La "lezione" americana
Perché guardare all’America per capire l’Europa? Spesso, lo dicevo all’inizio, allargare lo sguardo aiuta a vedere i problemi con meno "preconcetti" e maggiore libertà. L’esempio statunitense mostra all’altra sponda dell’Atlantico come la "politica dei muri" spesso finisca per aggravare le emergenze invece di contribuire a risolverle. 
Washington ha, nell’ordine, negli ultimi vent’anni, ridotto i canali legali di accesso, costruito un muro, appaltato l’intensificazione della repressione al Paese confinante. Eppure, si ritrova con l’emergenza dei baby migranti alla frontiera, a sua volta punta dell’iceberg dell’esodo di massa dei centroamericani in fuga dalla violenza. Anzi, da una guerra che il mondo si ostina a non riconoscere. E, dunque, a non far nulla per risolvere. Non solo. Nel frattempo, il giro di vite e la militarizzazione dei confini ha fatto prosperare le mafie che lucrano sul traffico di esseri umani. In questo caso, i potenti narcos messicani che controllano il "corridoio" migratorio. Eppure, la retorica della paura e della chiusura, continua a far presa. Non a caso, uno dei grandi nodi delle elezioni dell’8 novembre è proprio il "muro". 

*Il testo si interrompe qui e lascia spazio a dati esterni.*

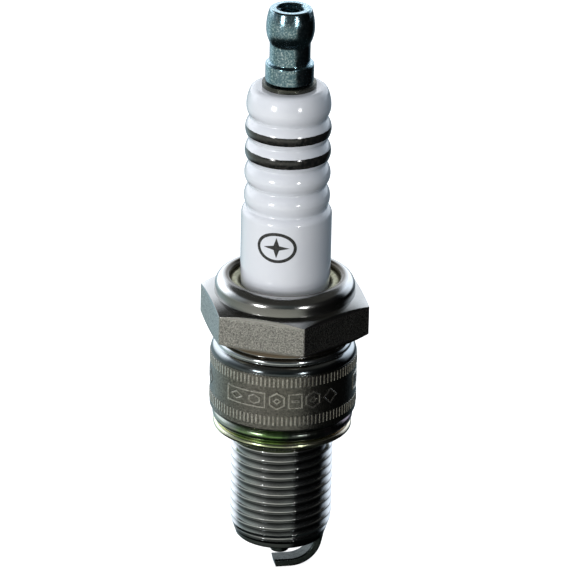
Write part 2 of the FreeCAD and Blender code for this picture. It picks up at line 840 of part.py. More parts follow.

L’Europa ha l’occasione di imparare o almeno di non ripetere gli errori altrui. Anche se finora le sue scelte – in ordine sparso, dalle varie barriere all’accordo con la Turchia – sembrano proseguire sulle orme statunitensi. Marx diceva che la storia si ripete sempre due volte: la prima come tragedia, la seconda come farsa. Almeno nella politica migratoria, il Vecchio Continente abbia il coraggio di spezzare tale perverso meccanismo!